In case anyone reads this, I want to warn you that whatever else goes into this blog is simply the internal self-gratifying mental wanderings of the author.
So it turns out that five days of getting drunk, eating too much, and marinating in a hot tub is a bad way to transition from a village in Kazakhstan to the United States.
If life went as fictitiously scheduled, I would have just flown home from Almaty to a hot Minnesota summer. As it were, I’ve just returned from a week in the Boundary Waters Wilderness Area.
I am extremely blessed, blessed being the reluctantly used word describing a state of fortune that is due to something beyond my comprehension. Maybe fortunate is a better word, less weight. Whereas my experience in Central Asia didn’t end well, there is no other reality in which it would have ended differently, and it made me the man I am today.

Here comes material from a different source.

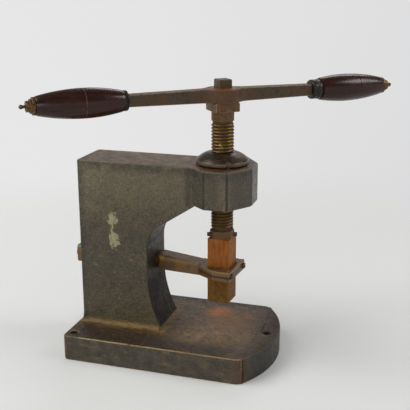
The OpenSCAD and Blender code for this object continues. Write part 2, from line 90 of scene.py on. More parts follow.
class Finish:
    """A material under work: the surface's own coordinates, and the steps that build its colour."""

    def __init__(self, name):
        self.material = bpy.data.materials.new(name)
        self.material.use_nodes = True
        self.tree = self.material.node_tree
        self.shader = self.tree.nodes["Principled BSDF"]
        self.place = put(self.tree, "TexCoord").outputs["Object"]

    def stretched(self, stretch, place=None):
        """The coordinates scaled for a grain: a small number draws the blotches out that way."""
        return put(self.tree, "Mapping", {0: place or self.place, 3: stretch}).outputs[0]

    def along_the_lever(self):
        """The coordinates turned about the screw axis, with X along the lever."""
        return put(self.tree, "Mapping", {0: self.place, 2: (0, 0, -LEVER_TURN)}).outputs[0]

    def speckle(self, size_mm, low, high, detail=3.0, rough=0.55, place=None, twist=0.0):
        """A cloudy mask from 0 to 1, with blotches of about that size in millimetres."""
        noise = put(self.tree, "TexNoise", {"Vector": place or self.place, "Scale": 1 / (size_mm * MM),
                                            "Detail": detail, "Roughness": rough, "Distortion": twist})
        return self.ramp(noise.outputs["Fac"], low, high)

    def ramp(self, value, start, end, to_start=0.0, to_end=1.0):
        """An eased change from one value to another while the input goes from start to end."""
        return put(self.tree, "MapRange", {0: value, 1: start, 2: end, 3: to_start, 4: to_end},
                   interpolation_type="SMOOTHSTEP").outputs[0]

    def math(self, how, first, second):
        """One sum on masks, held between 0 and 1."""
        return put(self.tree, "Math", {0: first, 1: second}, operation=how, use_clamp=True).outputs[0]

    def over(self, under, colour, mask):
        """Lays a colour, or another mix, over the one below through a mask."""
        colour = srgb(colour) if isinstance(colour, str) else colour
        under = srgb(under) if isinstance(under, str) else under
        return put(self.tree, "Mix", {0: mask, 6: under, 7: colour}, data_type="RGBA").outputs[2]

    def axis(self, name):
        return put(self.tree, "SeparateXYZ", {0: self.place}).outputs[name]

    def beside(self):
        """The distance from the middle plane of the press."""
        return put(self.tree, "Math", {0: self.axis("Y")}, operation="ABSOLUTE").outputs[0]

    def from_screw_axis(self):
        flat = put(self.tree, "VectorMath", {0: self.place, 1: (1, 1, 0)}, operation="MULTIPLY").outputs[0]
        return put(self.tree, "VectorMath", {0: flat}, operation="LENGTH").outputs["Value"]

    def near(self, centre_mm, inner_mm, outer_mm, stretch=(1, 1, 1)):
        """1 near a spot and 0 away from it."""
        spot = tuple(c * MM * s for c, s in zip(centre_mm, stretch))
        moved = put(self.tree, "VectorMath", {0: self.place, 1: stretch}, operation="MULTIPLY").outputs[0]
        away = put(self.tree, "VectorMath", {0: moved, 1: spot}, operation="DISTANCE").outputs["Value"]
        return self.ramp(away, inner_mm * MM, outer_mm * MM, 1.0, 0.0)

    def facing_up(self):
        normal = put(self.tree, "NewGeometry").outputs["True Normal"]
        return self.ramp(put(self.tree, "SeparateXYZ", {0: normal}).outputs["Z"], 0.5, 0.9)

    def edge_wear(self):
        """The marks that the rounding of an edge left on the mesh."""
        return put(self.tree, "Attribute", attribute_name="edge_wear").outputs["Fac"]

    def corner_painted_shade(self):
        """The same marks on the upright corners, for a dark line of painted shade."""
        return put(self.tree, "Attribute", attribute_name="corner_painted_shade").outputs["Fac"]

    def relief(self, *layers):
        """Bumps, each (height mask, depth in mm, share)."""
        below = None
        for height, depth_mm, share in layers:
            sockets = {"Height": height, "Distance": depth_mm * MM, "Strength": share}
            if below is not None:
                sockets["Normal"] = below
            below = put(self.tree, "Bump", sockets).outputs[0]
        self.tree.links.new(below, self.shader.inputs["Normal"])

    def done(self, colour, roughness, metallic=0.0, **own):
        """Sets the shader's sockets, named with _ for a blank, and gives the material back."""
        sockets = {"Base Color": colour, "Roughness": roughness, "Metallic": metallic, **own}
        for name, value in sockets.items():
            name = name.replace("_", " ")
            if isinstance(value, str):
                value = srgb(value)
            if isinstance(value, bpy.types.NodeSocket):
                self.tree.links.new(value, self.shader.inputs[name])
            else:
                self.shader.inputs[name].default_value = value
        return self.material


def foot_of_column(f):
    """1 along the foot of the column and of its front flare, fading out over the base."""
    beside = f.math("SUBTRACT", f.beside(), COLUMN_SIDE)
    ahead = f.math("SUBTRACT", f.axis("X"), FLARE_FOOT)
    behind = f.math("SUBTRACT", COLUMN_BACK, f.axis("X"))
    away = put(f.tree, "CombineXYZ", {"X": f.math("ADD", ahead, behind), "Y": beside}).outputs[0]
    away = put(f.tree, "VectorMath", {0: away}, operation="LENGTH").outputs["Value"]
    away = f.math("ADD", away, f.ramp(f.speckle(9, 0.3, 0.7), 0, 1, -0.001, 0.003))
    close = f.ramp(away, 0.0085, 0.001)
    return f.math("MULTIPLY", close, f.ramp(f.axis("Z"), BASE_TOP + 8 * MM, BASE_TOP + 3.5 * MM))


def chip_of_old_paint(f):
    """1 where the enamel flaked off the near side of the column: a solid upper patch, a narrow
    waist and a ragged lower patch."""
    patch = f.math("MAXIMUM", f.near((-122, -29.5, 162), -3, 14, (1.15, 1, 0.9)),
                   f.near((-120.5, -29.5, 136), -4, 22, (1.65, 1, 0.95)))
    patch = f.math("MAXIMUM", patch, f.near((-121.5, -29.5, 151), -2, 10, (3.0, 1, 0.9)))
    ragged = f.speckle(7, 0.36, 0.64, 6, 0.78, twist=0.6)
    return f.ramp(f.math("SUBTRACT", patch, f.math("MULTIPLY", ragged, 0.66)), 0.15, 0.21)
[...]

Not much has changed on the surface, I’m still unsure of the world around me, let alone my place in it. I’m still enthralled by people and our ability to be beautiful and kind, and horrified at our capacity for evil. I’m still enchanted by women and wonder at their ability to be magical. However, somehow everything looks different, the world looks different. It’s filled out and dirtier, deeper, sadder, lovelier, more horrifying, funnier, but most of all more fascinating and deserving of a life well lived in service to others.
Every once in a while when I smell something like burning trash, or see the sunlight catch the edge of water in a way that reminds me of a river, I violently push memories into the recesses of my mind until they no longer turn my stomach. I’m much better when someone asks me about being in the Peace Corps, my stock of replies are more associated with telling stories than reality, and they’re easier for me to digest.
I wish it was only melodrama, but the truth is that I hate the fact that part of me was shaking with joy when I found out I was going home. I hate it because the second I felt it, it was a betrayal. It was a betrayal to the people I cared for and a place I was learning to build a life in, I was betrayed by my emotions at a time when I thought I was content with the life I was living.
Now it all feels like a dream, except for the bitter taste that joy left in my mouth.